Stored data —

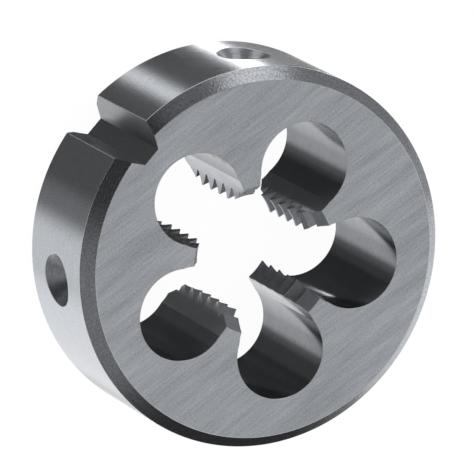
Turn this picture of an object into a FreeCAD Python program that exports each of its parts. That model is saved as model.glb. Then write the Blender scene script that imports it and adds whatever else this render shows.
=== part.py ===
import FreeCAD, Part
import math
import os

# A round adjustable threading die for M14 x 2, in millimetres.
# It lies on its back face. The origin is the centre of that face, and +Z runs along the axis
# to the front face. The notch for the adjusting screw looks towards -Y.

# Body
outer_radius = 19.0
thickness = 14.0
front_chamfer = 1.2
back_chamfer = 1.1

# Metric thread, right-handed. The teeth end at the crest radius, which cuts the screw's root.
pitch = 2.0
thread_radius = 7.0
flank_angle = 60.0
thread_depth = 0.6134 * pitch
groove_bottom_width = pitch / 8
groove_start_height = -2.5
crest_radius = thread_radius - thread_depth

# Lead-in cones, one at each face, a little wider than the thread
mouth_clearance = 0.45
lead_in_angle = 60.0
mouth_radius = thread_radius + mouth_clearance

# Chip holes. Each is drilled round, then its two cutting faces are ground with a smaller wheel.
chip_hole_count = 5
chip_hole_radius = 4.58
chip_hole_reach = 9.73
grinding_radius = 4.15
grinding_reach = 8.54
hole_step = 360.0 / chip_hole_count

# Notch for the adjusting screw, a V with a flat bottom, as long as the die is thick
notch_direction = -90.0
notch_angle = 60.0
notch_depth = 2.5
notch_bottom_width = 2.0

# Conical seats for the clamping screws, at each side of the notch and opposite it
seat_angle = 90.0
seat_mouth_radius = 2.8
seat_offset = 49.0

# How far a cutting shape reaches past what it cuts
overrun = 1.0
thread_overrun = 0.2


def around(angle, distance, height=0.0):
    """A point at a distance from the axis, in a direction given in degrees from +X."""
    turn = math.radians(angle)
    return FreeCAD.Vector(distance * math.cos(turn), distance * math.sin(turn), height)


def polygon(points):
    """A flat face with straight sides through the points."""
    return Part.Face(Part.makePolygon(points + points[:1]))


def blank():
    """The turned ring: rim with its two chamfers, and the bore with its two lead-in cones.

    Its section is drawn towards the notch, where the seams of the round faces are cut away.
    """
    lead_in = (mouth_radius - crest_radius) / math.tan(math.radians(lead_in_angle / 2))
    section = [
        (mouth_radius, 0.0),
        (outer_radius - back_chamfer, 0.0),
        (outer_radius, back_chamfer),
        (outer_radius, thickness - front_chamfer),
        (outer_radius - front_chamfer, thickness),
        (mouth_radius, thickness),
        (crest_radius, thickness - lead_in),
        (crest_radius, lead_in),
    ]
    face = polygon([around(notch_direction, radius, height) for radius, height in section])
    return face.revolve(FreeCAD.Vector(0, 0, 0), FreeCAD.Vector(0, 0, 1), 360)


def through_drill(angle, reach, radius):
    """A round cutter parallel to the axis, long enough to pass both faces."""
    start = around(angle, reach, -overrun)
    return Part.makeCylinder(radius, thickness + 2 * overrun, start)


def chip_hole(angle):
    """One chip hole: the drilled round and the two ground cutting faces beside it."""
    drilled = through_drill(angle, chip_hole_reach, chip_hole_radius)
    ground = through_drill(angle, grinding_reach, grinding_radius)
    return drilled.fuse(ground)


def notch():
    """The V cut in the rim, seen from above, pushed through the whole thickness."""
    bottom = outer_radius - notch_depth
    top = outer_radius + overrun
    half_bottom = notch_bottom_width / 2
    half_top = half_bottom + (top - bottom) * math.tan(math.radians(notch_angle / 2))
    outline = [
        FreeCAD.Vector(bottom, -half_bottom, -overrun),
        FreeCAD.Vector(top, -half_top, -overrun),
        FreeCAD.Vector(top, half_top, -overrun),
        FreeCAD.Vector(bottom, half_bottom, -overrun),
    ]
    cutter = polygon(outline).extrude(FreeCAD.Vector(0, 0, thickness + 2 * overrun))
    cutter.rotate(FreeCAD.Vector(0, 0, 0), FreeCAD.Vector(0, 0, 1), notch_direction)
    return cutter


def screw_seat(angle):
    """A pointed seat in the rim, halfway up, for the tip of a clamping screw."""
    slope = math.tan(math.radians(seat_angle / 2))
    depth = seat_mouth_radius / slope
    length = depth + overrun
    tip = around(angle, outer_radius - depth, thickness / 2)
    return Part.makeCone(0, length * slope, length, tip, around(angle, 1.0))


def groove_stretch(angle, height):
    """The groove between two teeth across one land, swept along the right-handed helix.

    The stretch is centred on the land at the given angle, at the given height there, and
    ends in the chip holes at both sides.
    """
    inner = crest_radius - thread_overrun
    half_bottom = groove_bottom_width / 2
    half_inner = half_bottom + (thread_radius - inner) * math.tan(math.radians(flank_angle / 2))
    section = Part.makePolygon([
        FreeCAD.Vector(inner, 0, -half_inner),
        FreeCAD.Vector(thread_radius, 0, -half_bottom),
        FreeCAD.Vector(thread_radius, 0, half_bottom),
        FreeCAD.Vector(inner, 0, half_inner),
        FreeCAD.Vector(inner, 0, -half_inner),
    ])
    rise = pitch * hole_step / 2 / 360
    path = Part.makeHelix(pitch, rise, thread_radius)
    stretch = Part.Wire(path).makePipeShell([section], True, True)
    stretch.rotate(FreeCAD.Vector(0, 0, 0), FreeCAD.Vector(0, 0, 1), angle - hole_step / 4)
    stretch.translate(FreeCAD.Vector(0, 0, height - rise / 2))
    return stretch


def thread_grooves():
    """Every groove between the teeth, land by land. One turn of the helix rises one pitch."""
    stretches = []
    for land in range(chip_hole_count):
        angle = notch_direction + hole_step * (land + 0.5)
        height = groove_start_height + pitch * angle / 360
        while height < thickness + pitch:
            stretches.append(groove_stretch(angle, height))
            height += pitch
    return stretches


def die():
    """The whole die, one piece of steel."""
    holes = [chip_hole(notch_direction + hole_step * i) for i in range(chip_hole_count)]
    seat_angles = [seat_offset, 180 - seat_offset, 180 + seat_offset, -seat_offset]
    seats = [screw_seat(notch_direction + angle) for angle in seat_angles]
    body = blank().cut(holes + [notch()] + seats)
    return body.cut(thread_grooves())


os.makedirs("parts", exist_ok=True)
die().exportStep("parts/die.step")
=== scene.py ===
import math

import bmesh
import bpy
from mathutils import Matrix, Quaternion, Vector


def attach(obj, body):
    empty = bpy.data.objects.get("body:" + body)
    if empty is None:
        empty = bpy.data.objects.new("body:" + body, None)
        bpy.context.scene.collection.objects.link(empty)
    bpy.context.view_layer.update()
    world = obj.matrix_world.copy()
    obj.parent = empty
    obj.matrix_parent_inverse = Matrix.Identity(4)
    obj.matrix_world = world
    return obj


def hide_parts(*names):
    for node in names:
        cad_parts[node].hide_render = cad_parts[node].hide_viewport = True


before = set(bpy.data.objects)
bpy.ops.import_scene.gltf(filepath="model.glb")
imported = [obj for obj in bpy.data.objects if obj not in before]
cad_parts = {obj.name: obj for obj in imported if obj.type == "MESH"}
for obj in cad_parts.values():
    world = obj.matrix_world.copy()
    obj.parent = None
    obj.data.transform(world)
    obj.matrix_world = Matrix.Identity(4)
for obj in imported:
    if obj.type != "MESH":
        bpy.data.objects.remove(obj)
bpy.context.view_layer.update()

# Sizes in millimetres and degrees, as in the CAD source. The mesh is scaled to metres at the end.
OUTER_RADIUS = 19.0
THICKNESS = 14.0
FRONT_CHAMFER = 1.2
BACK_CHAMFER = 1.1
PITCH = 2.0
THREAD_RADIUS = 7.0
THREAD_DEPTH = 0.6134 * PITCH
CREST_RADIUS = THREAD_RADIUS - THREAD_DEPTH
FLANK_ANGLE = 60.0
GROOVE_BOTTOM = PITCH / 8
GROOVE_START = -2.5
MOUTH_RADIUS = 7.45
LEAD_IN_ANGLE = 60.0
HOLE_COUNT = 5
HOLE_STEP = 360.0 / HOLE_COUNT
HOLE_RADIUS = 4.58
HOLE_REACH = 9.73
GRINDING_RADIUS = 4.15
GRINDING_REACH = 8.54
NOTCH_DIRECTION = -90.0
NOTCH_ANGLE = 60.0
NOTCH_DEPTH = 2.5
NOTCH_BOTTOM = 2.0
SEAT_MOUTH = 2.8  # also the depth of a seat, whose included angle is 90 degrees
SEAT_OFFSET = 49.0
HOLE_ANGLES = [NOTCH_DIRECTION + HOLE_STEP * i for i in range(HOLE_COUNT)]
SEAT_OFFSETS = [SEAT_OFFSET, 180 - SEAT_OFFSET, 180 + SEAT_OFFSET, -SEAT_OFFSET]
SEAT_ANGLES = [NOTCH_DIRECTION + offset for offset in SEAT_OFFSETS]

# The small break on every edge but the teeth. At the lips of the notch and of the seats, the cutter widens by
# the second of two values while it goes outwards by the first.
EDGE = 0.03
NOTCH_BREAK = (2 * EDGE, 4 * EDGE)
SEAT_BREAK = (3 * EDGE, 5 * EDGE)

# How far a cutting shape reaches past the flat faces, past the rim and inside the teeth
OVERRUN = 1.0
RIM_OVERRUN = 2.0
THREAD_OVERRUN = 0.2

# Fineness of the mesh
RING_STEPS = 540
DRILLED_SIDES = 96
GROUND_SIDES = 64
SEAT_SIDES = 96
SEAT_TIP = 0.02  # the radius at which a seat's point ends
SEAT_ROUNDS = 30  # in which a seat's mouth is fitted to the round rim
GROOVE_STEPS = 24
MERGE_DISTANCE = 0.0005  # points nearer than this become one
SLIVER = 0.0003  # faces and edges smaller than this are removed
SHARP_ANGLE = 12.0  # edges that turn by more than this aren't smoothed

MM = 0.001  # in metres
SCALE = MM * 0.9997  # to metres, and a hair inside the CAD body
GRIND_DIRECTION = 166.0  # of the grinding lines on the flat faces, from +X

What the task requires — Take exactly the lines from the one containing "holes = [chip_hole(notch_direction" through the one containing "bpy.context.scene.collection.objects.link(empty)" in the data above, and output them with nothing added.

Response below —
    holes = [chip_hole(notch_direction + hole_step * i) for i in range(chip_hole_count)]
    seat_angles = [seat_offset, 180 - seat_offset, 180 + seat_offset, -seat_offset]
    seats = [screw_seat(notch_direction + angle) for angle in seat_angles]
    body = blank().cut(holes + [notch()] + seats)
    return body.cut(thread_grooves())


os.makedirs("parts", exist_ok=True)
die().exportStep("parts/die.step")
=== scene.py ===
import math

import bmesh
import bpy
from mathutils import Matrix, Quaternion, Vector


def attach(obj, body):
    empty = bpy.data.objects.get("body:" + body)
    if empty is None:
        empty = bpy.data.objects.new("body:" + body, None)
        bpy.context.scene.collection.objects.link(empty)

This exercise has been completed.